**EXERCISE**
From the listing below, pull out every line where the string "body" appears.

**GIVEN DATA**
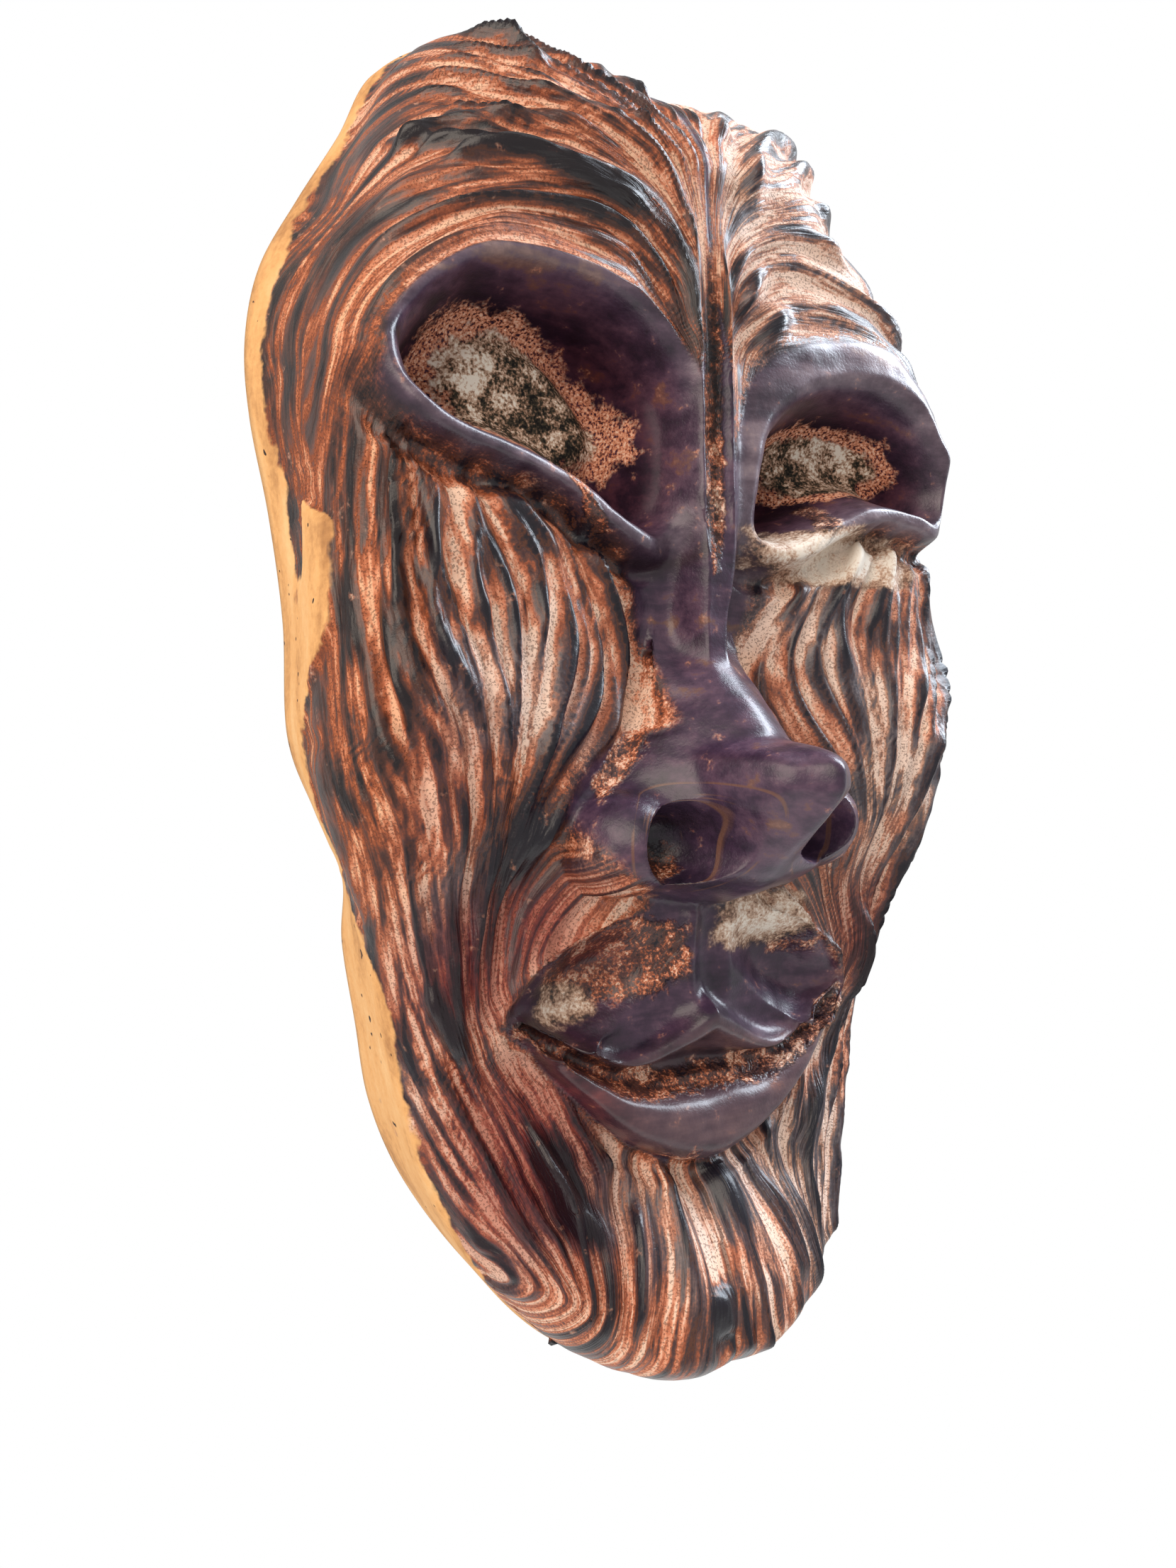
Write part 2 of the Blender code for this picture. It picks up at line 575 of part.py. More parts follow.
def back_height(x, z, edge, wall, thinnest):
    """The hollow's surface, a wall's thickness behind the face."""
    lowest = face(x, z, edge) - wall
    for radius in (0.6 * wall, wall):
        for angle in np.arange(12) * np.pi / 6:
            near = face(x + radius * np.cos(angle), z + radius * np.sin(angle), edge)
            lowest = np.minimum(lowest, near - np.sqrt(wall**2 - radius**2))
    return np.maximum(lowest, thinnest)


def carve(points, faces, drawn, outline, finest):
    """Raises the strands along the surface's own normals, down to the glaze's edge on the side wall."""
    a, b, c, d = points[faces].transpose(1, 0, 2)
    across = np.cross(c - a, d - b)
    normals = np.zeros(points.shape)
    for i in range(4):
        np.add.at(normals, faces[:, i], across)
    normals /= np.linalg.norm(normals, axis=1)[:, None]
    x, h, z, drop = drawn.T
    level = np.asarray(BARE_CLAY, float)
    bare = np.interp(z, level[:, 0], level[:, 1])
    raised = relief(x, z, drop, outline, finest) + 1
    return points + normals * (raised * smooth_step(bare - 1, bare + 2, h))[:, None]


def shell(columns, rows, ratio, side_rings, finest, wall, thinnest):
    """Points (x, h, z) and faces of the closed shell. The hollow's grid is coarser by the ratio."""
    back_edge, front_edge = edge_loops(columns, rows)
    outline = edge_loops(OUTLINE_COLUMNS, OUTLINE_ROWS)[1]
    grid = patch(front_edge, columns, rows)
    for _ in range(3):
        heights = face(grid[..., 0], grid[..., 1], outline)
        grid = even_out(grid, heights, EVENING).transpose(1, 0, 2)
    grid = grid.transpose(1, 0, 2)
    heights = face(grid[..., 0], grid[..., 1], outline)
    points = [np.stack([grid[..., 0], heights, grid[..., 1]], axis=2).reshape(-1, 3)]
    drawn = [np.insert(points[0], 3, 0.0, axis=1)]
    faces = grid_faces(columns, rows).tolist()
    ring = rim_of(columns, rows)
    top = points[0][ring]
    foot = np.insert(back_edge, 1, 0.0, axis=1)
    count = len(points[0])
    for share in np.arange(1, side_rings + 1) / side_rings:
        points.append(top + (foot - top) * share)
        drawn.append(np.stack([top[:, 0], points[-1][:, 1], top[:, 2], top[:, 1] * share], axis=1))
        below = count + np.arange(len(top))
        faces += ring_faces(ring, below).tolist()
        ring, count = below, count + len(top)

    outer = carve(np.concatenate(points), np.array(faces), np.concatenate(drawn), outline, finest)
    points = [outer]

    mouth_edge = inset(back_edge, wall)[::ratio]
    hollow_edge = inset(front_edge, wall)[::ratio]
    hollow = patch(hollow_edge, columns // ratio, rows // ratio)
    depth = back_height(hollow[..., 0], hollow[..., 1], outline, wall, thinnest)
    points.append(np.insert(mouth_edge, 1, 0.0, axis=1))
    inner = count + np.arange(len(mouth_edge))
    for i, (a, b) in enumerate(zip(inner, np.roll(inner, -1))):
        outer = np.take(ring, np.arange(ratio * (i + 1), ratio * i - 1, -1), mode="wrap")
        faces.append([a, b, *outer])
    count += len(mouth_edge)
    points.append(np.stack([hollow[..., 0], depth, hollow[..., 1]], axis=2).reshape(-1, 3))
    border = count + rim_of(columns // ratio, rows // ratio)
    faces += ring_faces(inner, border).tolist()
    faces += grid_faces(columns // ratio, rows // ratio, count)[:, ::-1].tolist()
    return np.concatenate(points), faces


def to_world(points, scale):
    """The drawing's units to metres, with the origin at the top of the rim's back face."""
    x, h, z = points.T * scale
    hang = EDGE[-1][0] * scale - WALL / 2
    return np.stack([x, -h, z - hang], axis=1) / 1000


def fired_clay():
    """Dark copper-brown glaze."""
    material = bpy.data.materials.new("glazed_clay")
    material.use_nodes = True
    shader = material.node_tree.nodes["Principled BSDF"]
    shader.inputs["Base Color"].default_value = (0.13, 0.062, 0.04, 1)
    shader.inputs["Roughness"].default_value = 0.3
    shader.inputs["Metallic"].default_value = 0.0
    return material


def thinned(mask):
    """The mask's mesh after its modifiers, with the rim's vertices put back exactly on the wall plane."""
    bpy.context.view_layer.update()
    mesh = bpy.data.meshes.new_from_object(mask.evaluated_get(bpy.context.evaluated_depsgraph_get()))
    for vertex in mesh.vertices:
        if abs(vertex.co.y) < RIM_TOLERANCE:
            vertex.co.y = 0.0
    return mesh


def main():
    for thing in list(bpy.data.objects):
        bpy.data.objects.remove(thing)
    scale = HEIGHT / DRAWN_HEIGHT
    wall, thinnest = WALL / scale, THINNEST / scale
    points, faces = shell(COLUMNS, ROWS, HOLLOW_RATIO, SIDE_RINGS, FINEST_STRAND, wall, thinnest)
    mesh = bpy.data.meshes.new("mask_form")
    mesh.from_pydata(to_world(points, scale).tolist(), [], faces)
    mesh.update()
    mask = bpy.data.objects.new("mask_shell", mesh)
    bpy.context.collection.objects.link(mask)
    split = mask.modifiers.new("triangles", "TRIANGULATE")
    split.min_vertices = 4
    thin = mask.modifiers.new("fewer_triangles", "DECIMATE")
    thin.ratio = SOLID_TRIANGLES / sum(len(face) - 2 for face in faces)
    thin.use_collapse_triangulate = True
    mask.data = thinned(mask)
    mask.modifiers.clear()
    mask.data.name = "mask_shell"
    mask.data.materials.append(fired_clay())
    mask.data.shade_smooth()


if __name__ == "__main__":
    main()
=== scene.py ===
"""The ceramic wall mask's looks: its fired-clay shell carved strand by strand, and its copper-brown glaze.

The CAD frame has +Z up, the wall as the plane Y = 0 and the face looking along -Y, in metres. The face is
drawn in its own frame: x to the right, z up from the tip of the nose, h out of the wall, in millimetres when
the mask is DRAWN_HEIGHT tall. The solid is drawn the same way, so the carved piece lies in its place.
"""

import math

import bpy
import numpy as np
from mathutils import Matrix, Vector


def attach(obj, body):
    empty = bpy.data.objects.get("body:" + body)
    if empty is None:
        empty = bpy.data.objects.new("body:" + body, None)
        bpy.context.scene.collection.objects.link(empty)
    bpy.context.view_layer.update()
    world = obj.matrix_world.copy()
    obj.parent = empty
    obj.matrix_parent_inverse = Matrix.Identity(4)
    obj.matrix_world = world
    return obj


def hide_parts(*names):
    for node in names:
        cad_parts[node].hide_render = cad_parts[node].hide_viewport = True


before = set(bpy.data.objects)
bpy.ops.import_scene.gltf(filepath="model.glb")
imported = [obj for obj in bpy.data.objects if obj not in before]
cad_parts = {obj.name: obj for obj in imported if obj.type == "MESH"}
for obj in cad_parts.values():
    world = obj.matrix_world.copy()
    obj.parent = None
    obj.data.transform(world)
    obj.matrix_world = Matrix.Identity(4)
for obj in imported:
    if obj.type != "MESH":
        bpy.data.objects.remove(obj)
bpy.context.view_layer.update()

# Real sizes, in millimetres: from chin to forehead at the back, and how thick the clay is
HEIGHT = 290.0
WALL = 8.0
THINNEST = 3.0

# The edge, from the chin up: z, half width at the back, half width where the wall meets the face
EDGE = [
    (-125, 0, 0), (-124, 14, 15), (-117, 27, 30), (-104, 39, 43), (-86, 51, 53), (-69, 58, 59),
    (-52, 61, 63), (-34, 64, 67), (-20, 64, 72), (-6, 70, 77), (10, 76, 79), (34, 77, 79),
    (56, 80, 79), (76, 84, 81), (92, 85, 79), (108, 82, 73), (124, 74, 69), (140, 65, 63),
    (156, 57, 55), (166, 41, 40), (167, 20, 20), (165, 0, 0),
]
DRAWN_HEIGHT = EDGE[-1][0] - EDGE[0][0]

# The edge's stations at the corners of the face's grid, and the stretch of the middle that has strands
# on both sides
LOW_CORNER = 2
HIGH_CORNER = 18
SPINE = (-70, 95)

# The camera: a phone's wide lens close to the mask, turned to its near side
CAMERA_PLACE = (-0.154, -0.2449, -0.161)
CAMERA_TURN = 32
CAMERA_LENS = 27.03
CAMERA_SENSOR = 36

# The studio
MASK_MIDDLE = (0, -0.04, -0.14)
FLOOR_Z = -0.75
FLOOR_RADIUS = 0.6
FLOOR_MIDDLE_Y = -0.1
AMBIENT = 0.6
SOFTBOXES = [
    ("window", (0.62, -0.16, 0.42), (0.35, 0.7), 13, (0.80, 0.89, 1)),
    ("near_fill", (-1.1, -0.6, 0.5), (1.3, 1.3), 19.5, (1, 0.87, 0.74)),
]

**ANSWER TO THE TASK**
def attach(obj, body):
    empty = bpy.data.objects.get("body:" + body)
        empty = bpy.data.objects.new("body:" + body, None)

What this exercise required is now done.